Businesses get 3 of 5

Dana Connors, president of the Maine State Chamber of Commerce, said the Legislature addressed three of the five top concerns for businesses by lowering taxes, reforming regulations and attempting to address the cost of health care.

“When you look at the results of this Legislature, you cannot deny the success that has been accomplished in terms of those three issues,” he said.

He said the chamber was able to be “more on offense than defense” in this session.

The opposite was true for environmentalists, who spent much of the session working to defeat or reduce the impact of 50 bills that they believe would have rolled back years of protections.

“Legislators fairly quickly felt the blowback of Maine people saying, ‘Don’t wreck our environmental laws,'” said Pete Didisheim of the Natural Resources Council of Maine. “Our hope is that this was an anomaly this year, that Maine environmental laws suddenly became the lightning rod for all this attention.”

No bonds this year

For the last few weeks, Democrats have criticized LePage and Republican legislators for not advancing a bond package to pay for road work or research and development projects that draw federal money.

“No bonds this session is leaving jobs on the table right now,” Cain said. “That is essentially moving backwards by standing still.”

Raye said that he would have supported a modest bond package this year, and that bonds will be considered in the next session.

In his budget address in February, LePage said he will not support bonding this year. Raye thinks the governor is reading public sentiment correctly by holding back a year.

“I think next year we’ll be in a different position and able to take a look at targeted borrowing,” he said.

Budgets biggest step

House Speaker Robert Nutting, R-Oakland, said the three budgets that got unanimous endorsements from the Appropriations Committee were the most significant accomplishments of the session.

“The last one (for the next two years) had $153 million in tax cuts, reduced the pension deficit by nearly $2 billion and addressed Medicaid issues,” he said.

In remarks at the end of the legislative session, Gov.

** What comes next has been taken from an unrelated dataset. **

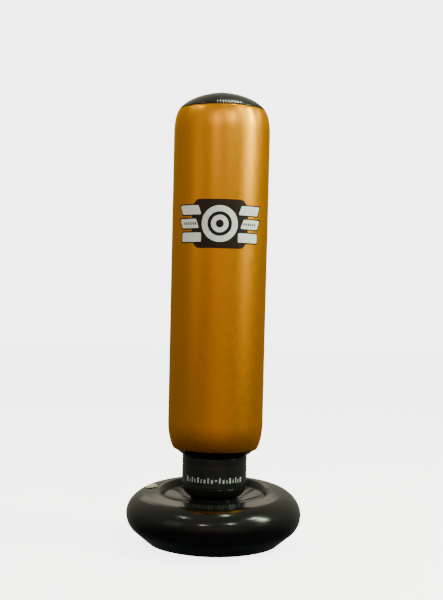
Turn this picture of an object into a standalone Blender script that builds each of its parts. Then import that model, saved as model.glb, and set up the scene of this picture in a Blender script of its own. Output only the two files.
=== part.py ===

Paul LePage told lawmakers that they had accomplished many of the things voters wanted, including lower taxes and regulatory reform.

“Our mandate, by the people of Maine, was they wanted to see change,” he said. “They wanted to see reforms.”

He said that his department heads will spend the summer looking for ways to save money, and that he will be ready to propose more changes when lawmakers return to Augusta in January.

While it was good to lower taxes, he said, the state must reduce its spending.

“We cannot cut taxes without lowering spending,” he said. “I’d like to see tax reform stay for the long haul.”

Charter schools, registration

Republicans celebrated the passage of a bill clearing the way for charter schools when LePage signed legislation last week to make Maine the 41st state to allow the schools.

Legislatures dominated by Democrats had rejected charter schools in past sessions.

One thing that hasn’t changed is the involvement of citizens in legislative decisions. Several groups are working to gather signatures for a people’s veto of a bill that ends the state’s practice of allowing same-day voter registration.

The road ahead

In the next session, Raye is looking forward to reviewing recommendations from a commission that will study reforms for the Land Use Regulation Commission, which oversees land use across more than 10 million acres in Maine’s unorganized territories.

Raye is concerned now by what he sees as regulations that give everyone in the state power over how that vast rural area is developed.

“Can you imagine the outcry if a proposal for a development in Portland required a public hearing in Greenville?” he said. “It’s a double standard. Those of us who represent rural Maine are very troubled by it and are eager to see reforms.”

LePage, who promised to “crunch” lawmakers with work when they return next year, has played a key role already, from the power that comes from presenting the budget, to saying no to bonds, to vetoing a dozen bills in the first six months of his four-year term.

“Gov. LePage, in many respects, is a breath of fresh air,” Raye said. “He came in with a different approach, he came from the business world. In many ways, I know he finds this place frustrating.”